Paradoxerweise übernahmen die Hamburger die Magazin-Mix-Idee aus Comic & Gimmick/Gadget zwar vom legendären, von der Kommunistischen Partei
Frankreichs (KPF) herausgegebenen PIF Gadget die Grundidee, aber außer dem Hundecomic Pif und Herkules, kaum etwas an guten PIF-Comics – weder Paul Gillon, André Cheret (kam erst bei Bastei zum
Zuge: Seine Steinzeitcomic-Serie „Rahan“) oder gar Hugo Pratt… auch keinen Raymond Poivet geschweige denn Mandryka oder Gotlib… die allermeisten der in YPS gedruckten frankobelgischen
Comic-Klassiker stammten gerade eben nicht (!) aus der Vorlage PIF, obwohl PIF in seiner Blütezeit ein Füllhorn hochkarätiger Comics bot… da hätte man sich nur bedienen brauchen. Selbst die
Indianer-Serie „Schwarzer Wolf“ von Jean Ollivier (Text) und Kline (Zeichnungen) blieb in YPS unveröffentlicht, kam auf Deutsch statt dessen bei Bastei…Warum bloß gingen die Leute von Gruner +
Jahr in Sachen PIF-Comic-Übernahme nicht in die Vollen? Auch 50 Jahre danach ein absolutes Rätsel... stattdessen kaufte Hannelore Müller-Scherz frankobelgische Serien z.B. bei Lombard
(Comic-Magazin "Tintin") ein... PIF-Serien wie Rahan oder Raymond Poivets Meisterwerk ließ man schnöde links liegen...dabei hätte dies das Comic-Niveau von YPS noch mehr aufgewertet... Eine
vertane Chance...
So kommen denn auch eher zweit- und drittklassige Western- und Dschungel- sowie Weltraum-SciFi-Comics zum Zuge, die naturgemäß a bissal an sattsam bekannte Vorbilder erinnern, wie Wangaroo an Tarzan oder Captain York an Hansrudi Wäschers Nick (und weitere Piccolos der 1950er und 1960er Jahre)...
Trotz alledem: Vielfalt an Themen, Zeichenkunst und Quellen einerseits also, ähnlich in Figuren und Layout-Auftritte – war wohl das, was ein so rein westdeutsches Comic-Magazin wie YPS besonders auszeichnete, inklusive Kurz-Comics wie eben YPS & Co. oder die „Moderation“ der Gimmicks etwa durch den Comic-Hund Pif.

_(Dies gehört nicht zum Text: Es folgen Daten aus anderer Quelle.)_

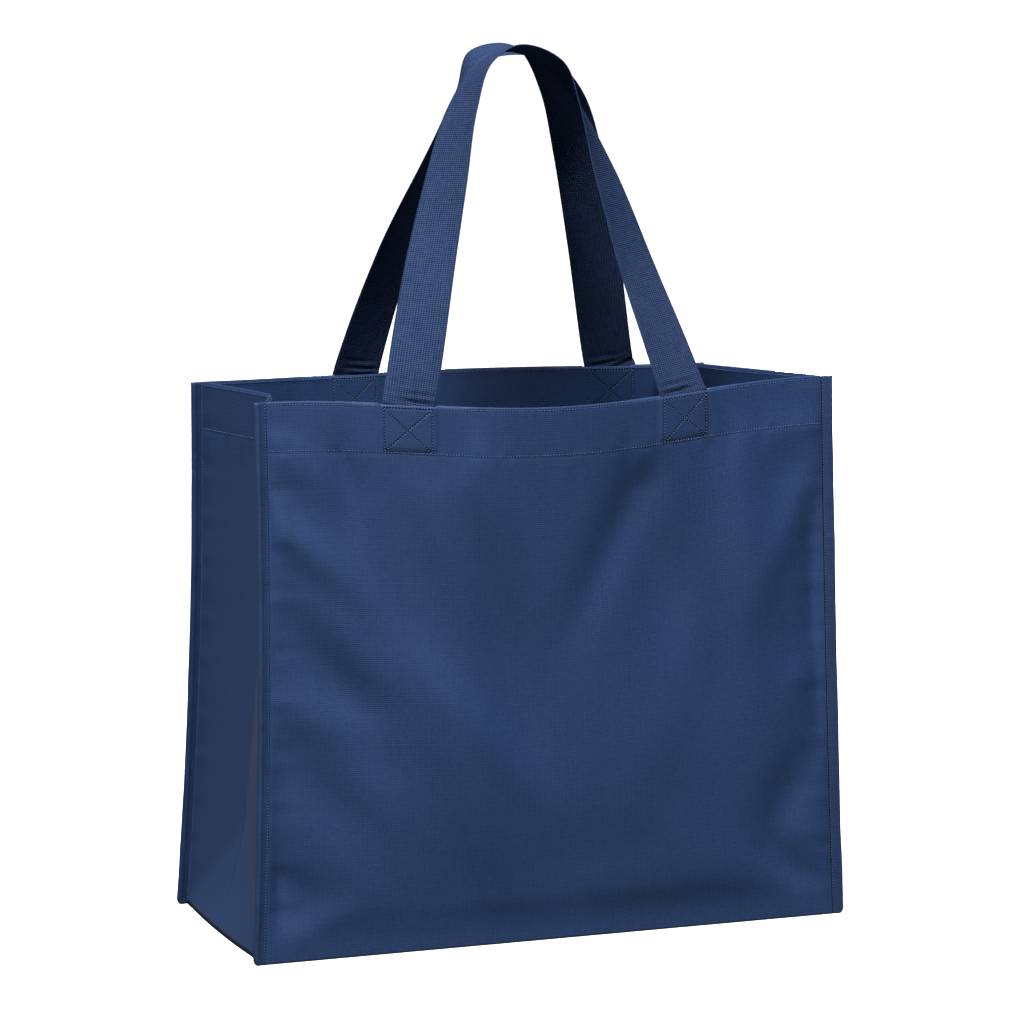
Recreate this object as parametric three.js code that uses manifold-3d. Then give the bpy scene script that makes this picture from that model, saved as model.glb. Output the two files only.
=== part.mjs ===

Die Kombination aus redaktionellem Teil und Comic-Inhalten bei der klassischen Micky-Maus wie auch den ost- und später gesamtdeutschen Mosaikschen Abrafaxe-Heften, Leser-Club und weitere aktivierende Elemente hatte zweifelsohne einen Vorreiter – und das war YPS.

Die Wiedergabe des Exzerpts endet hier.